* Brief:
Pull out the lines from the line containing "Import this object's" through the line containing "bpy.context.scene.collection.objects.link(empty)", both lines included, and copy them exactly.

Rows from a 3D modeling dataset
======

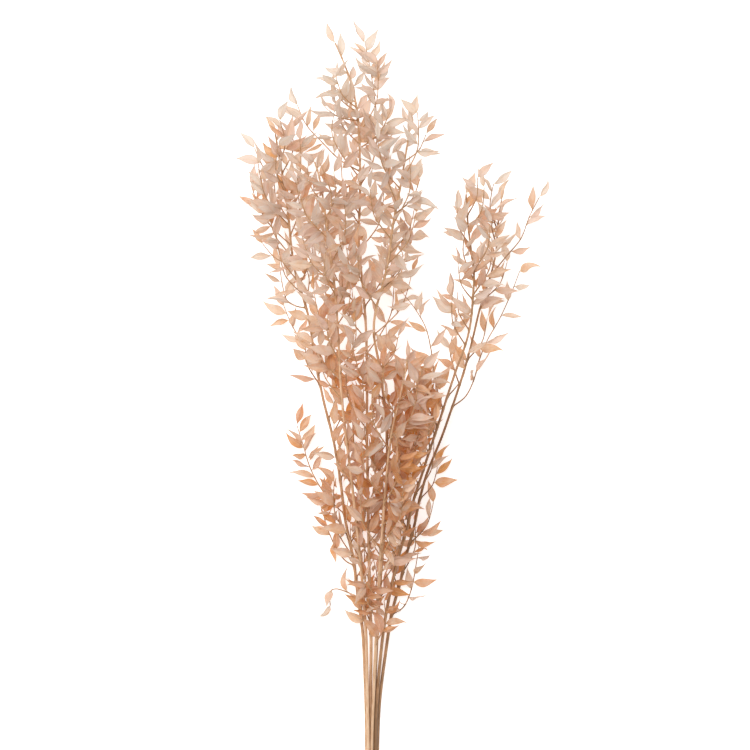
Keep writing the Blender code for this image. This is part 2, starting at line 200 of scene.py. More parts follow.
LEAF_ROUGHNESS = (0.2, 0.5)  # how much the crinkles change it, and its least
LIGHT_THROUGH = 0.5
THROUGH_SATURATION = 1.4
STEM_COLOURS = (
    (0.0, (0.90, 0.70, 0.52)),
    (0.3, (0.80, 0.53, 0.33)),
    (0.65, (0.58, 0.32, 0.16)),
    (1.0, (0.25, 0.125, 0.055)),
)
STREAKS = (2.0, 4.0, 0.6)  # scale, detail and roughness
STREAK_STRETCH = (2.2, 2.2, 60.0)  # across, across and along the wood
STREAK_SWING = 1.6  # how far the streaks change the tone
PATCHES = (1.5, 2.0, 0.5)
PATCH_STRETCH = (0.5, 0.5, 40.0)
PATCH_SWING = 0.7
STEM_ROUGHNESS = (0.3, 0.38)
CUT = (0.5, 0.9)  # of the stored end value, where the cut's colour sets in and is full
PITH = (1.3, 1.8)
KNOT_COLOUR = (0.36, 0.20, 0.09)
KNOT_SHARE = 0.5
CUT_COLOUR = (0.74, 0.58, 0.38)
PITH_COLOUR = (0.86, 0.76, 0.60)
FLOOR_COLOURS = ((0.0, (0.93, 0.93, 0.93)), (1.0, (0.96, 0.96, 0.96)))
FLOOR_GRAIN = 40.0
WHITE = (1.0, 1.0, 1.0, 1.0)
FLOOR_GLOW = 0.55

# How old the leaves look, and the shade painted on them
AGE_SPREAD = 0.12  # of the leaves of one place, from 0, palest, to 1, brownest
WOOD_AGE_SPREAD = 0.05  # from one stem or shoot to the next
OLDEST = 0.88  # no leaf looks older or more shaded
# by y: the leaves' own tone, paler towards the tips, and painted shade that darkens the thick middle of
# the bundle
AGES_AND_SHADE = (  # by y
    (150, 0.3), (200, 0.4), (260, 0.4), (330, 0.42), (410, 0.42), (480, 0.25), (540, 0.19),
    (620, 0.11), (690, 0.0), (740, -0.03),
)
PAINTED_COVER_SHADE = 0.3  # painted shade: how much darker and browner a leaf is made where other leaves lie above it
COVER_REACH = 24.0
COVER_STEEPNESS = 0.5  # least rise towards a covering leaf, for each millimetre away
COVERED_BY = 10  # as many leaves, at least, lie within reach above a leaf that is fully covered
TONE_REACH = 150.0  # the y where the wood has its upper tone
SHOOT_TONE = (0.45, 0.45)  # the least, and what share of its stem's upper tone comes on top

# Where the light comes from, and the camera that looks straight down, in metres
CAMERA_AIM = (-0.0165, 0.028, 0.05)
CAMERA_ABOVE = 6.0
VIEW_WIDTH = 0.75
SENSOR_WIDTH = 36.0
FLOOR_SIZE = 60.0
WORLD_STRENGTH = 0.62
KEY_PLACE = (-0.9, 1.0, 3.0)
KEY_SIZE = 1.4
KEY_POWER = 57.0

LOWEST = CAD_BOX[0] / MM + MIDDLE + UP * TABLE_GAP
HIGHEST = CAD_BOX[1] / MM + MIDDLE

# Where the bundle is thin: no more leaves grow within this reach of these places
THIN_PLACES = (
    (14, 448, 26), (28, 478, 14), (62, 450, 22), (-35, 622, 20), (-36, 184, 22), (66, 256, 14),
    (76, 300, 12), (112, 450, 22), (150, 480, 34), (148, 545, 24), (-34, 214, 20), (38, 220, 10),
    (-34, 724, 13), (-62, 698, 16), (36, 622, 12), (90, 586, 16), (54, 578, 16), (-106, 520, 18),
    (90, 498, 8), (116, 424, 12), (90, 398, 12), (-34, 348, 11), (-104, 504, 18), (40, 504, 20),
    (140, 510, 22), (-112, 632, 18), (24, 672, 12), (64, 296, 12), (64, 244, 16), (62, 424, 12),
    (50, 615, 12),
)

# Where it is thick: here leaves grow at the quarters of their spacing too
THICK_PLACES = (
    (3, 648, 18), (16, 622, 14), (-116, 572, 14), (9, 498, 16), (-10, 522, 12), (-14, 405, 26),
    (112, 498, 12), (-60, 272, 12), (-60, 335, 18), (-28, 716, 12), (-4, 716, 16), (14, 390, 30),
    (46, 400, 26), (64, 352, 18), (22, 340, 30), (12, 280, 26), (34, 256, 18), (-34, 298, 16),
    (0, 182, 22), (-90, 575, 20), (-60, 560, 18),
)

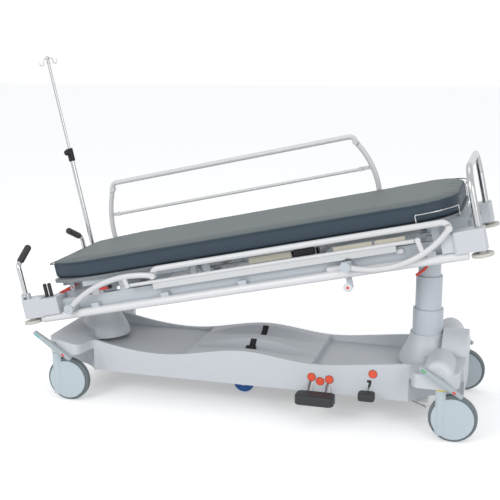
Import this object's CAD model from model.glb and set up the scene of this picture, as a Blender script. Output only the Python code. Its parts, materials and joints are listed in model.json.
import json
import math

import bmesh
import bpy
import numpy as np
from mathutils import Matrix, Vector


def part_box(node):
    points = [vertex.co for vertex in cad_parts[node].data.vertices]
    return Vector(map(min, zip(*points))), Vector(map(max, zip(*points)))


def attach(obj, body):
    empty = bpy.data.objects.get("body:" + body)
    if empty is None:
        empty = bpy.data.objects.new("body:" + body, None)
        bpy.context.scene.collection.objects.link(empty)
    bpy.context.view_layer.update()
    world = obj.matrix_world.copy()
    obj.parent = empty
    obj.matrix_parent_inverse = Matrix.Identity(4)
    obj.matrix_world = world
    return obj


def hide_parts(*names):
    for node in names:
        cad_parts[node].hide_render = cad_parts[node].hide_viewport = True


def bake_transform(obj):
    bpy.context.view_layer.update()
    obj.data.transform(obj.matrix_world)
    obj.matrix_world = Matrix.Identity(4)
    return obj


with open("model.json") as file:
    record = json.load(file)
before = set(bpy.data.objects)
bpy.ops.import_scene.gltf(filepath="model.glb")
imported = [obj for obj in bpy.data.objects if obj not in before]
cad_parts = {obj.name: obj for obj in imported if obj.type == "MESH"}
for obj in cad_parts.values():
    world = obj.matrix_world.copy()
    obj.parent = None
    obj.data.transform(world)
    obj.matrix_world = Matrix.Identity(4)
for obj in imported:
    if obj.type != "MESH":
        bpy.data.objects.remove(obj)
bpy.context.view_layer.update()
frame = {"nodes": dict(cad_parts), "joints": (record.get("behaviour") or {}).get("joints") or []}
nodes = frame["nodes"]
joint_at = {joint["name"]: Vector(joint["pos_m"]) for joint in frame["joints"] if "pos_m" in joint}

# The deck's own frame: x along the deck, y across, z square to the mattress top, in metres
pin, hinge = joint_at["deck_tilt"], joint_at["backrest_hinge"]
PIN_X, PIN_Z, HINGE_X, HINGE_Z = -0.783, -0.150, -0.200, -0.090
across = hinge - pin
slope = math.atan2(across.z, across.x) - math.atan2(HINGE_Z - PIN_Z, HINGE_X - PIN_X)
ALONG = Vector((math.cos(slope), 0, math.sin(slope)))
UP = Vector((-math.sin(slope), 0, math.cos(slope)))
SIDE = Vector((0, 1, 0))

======

* Output for this exercise:
Import this object's CAD model from model.glb and set up the scene of this picture, as a Blender script. Output only the Python code. Its parts, materials and joints are listed in model.json.
import json
import math

import bmesh
import bpy
import numpy as np
from mathutils import Matrix, Vector


def part_box(node):
    points = [vertex.co for vertex in cad_parts[node].data.vertices]
    return Vector(map(min, zip(*points))), Vector(map(max, zip(*points)))


def attach(obj, body):
    empty = bpy.data.objects.get("body:" + body)
    if empty is None:
        empty = bpy.data.objects.new("body:" + body, None)
        bpy.context.scene.collection.objects.link(empty)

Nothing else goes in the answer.